Two Parliamentary Petitions passed the 100,000 signature threshold recently, one titled “Keep the 5-Year ILR pathway for existing Skilled Worker visa holders” and the other titled “Keep 5-year ILR terms to Hong Kong British National (Overseas) visas”.
This led to a debate in the House of Commons, at which here was significant opposition from backbench Labour MPs, who cited how retrospective application is unfair and goes against “British values”, with Bell Ribeiro-Addy, remarking that because much of the Boriswave have come from Commonwealth countries, they can vote in the UK and influence policy outcomes, despite not being citizens; a very subversive remark and a perfect example and reminder of why Commonwealth voting must be abolished, as outlined by Chris Bayliss here.
Only one member appeared to speak in favour of retrospective application of the a 10-year ILR qualifying period, Conservative MP Katie Lam, who remarked that MPs should be prioritising the wishes of the British public, not the wishes of foreign nationals.
With Reform appearing to rule out reviewing and revoking citizenship grants, this leaves Reform banking that Labour increases ILR to 10 years and applies this retrospectively, without any major carve outs or exceptions that allow large numbers of migrants to qualify sooner. According to the Financial Times, quoting a source close to the Home Secretary, Shabana Mahmood, the changes will not apply to migrants already here:
Mahmood’s reforms, to be consulted on later in the year, build on Labour’s previous pledge to extend the default period that migrants need to be in Britain before they can apply for indefinite leave to remain from five to 10 years. This policy would not apply to migrants who had already arrived in Britain, a person close to Mahmood said on Monday.

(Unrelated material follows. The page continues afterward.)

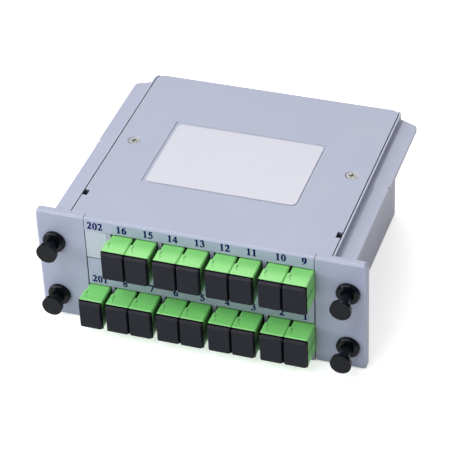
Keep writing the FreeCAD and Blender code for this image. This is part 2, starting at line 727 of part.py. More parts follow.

However LBC and The i are reporting that the Government is examining retrospective application of the proposed rule changes, to contend with the Boriswave rapidly approaching the time in the UK to apply for ILR.
It’s possible the Government is briefing different things to different media outlets and journalists to gauge public opinion. It’s also possible journalists are misunderstanding the briefs they are being given. As a hypothetical, it’s perfectly possible to apply the 5 to 10 year change to the qualifying period for those already here, but keep any existing language or volunteering requirements, or lack thereof. This could very easily lead to confusion.
Nonetheless, if Indefinite Leave to Remain isn’t increased to 10 years and this change doesn’t apply to those who are already in the UK but are yet to obtain ILR, then much of the Boriswave could be citizens by the time of the next election and would be immune from any rescinding of ILR. In this scenario, Reform would have to either accept the Boriswave is here to stay or be willing to cross the Rubicon and revoke previously issued citizenship grants.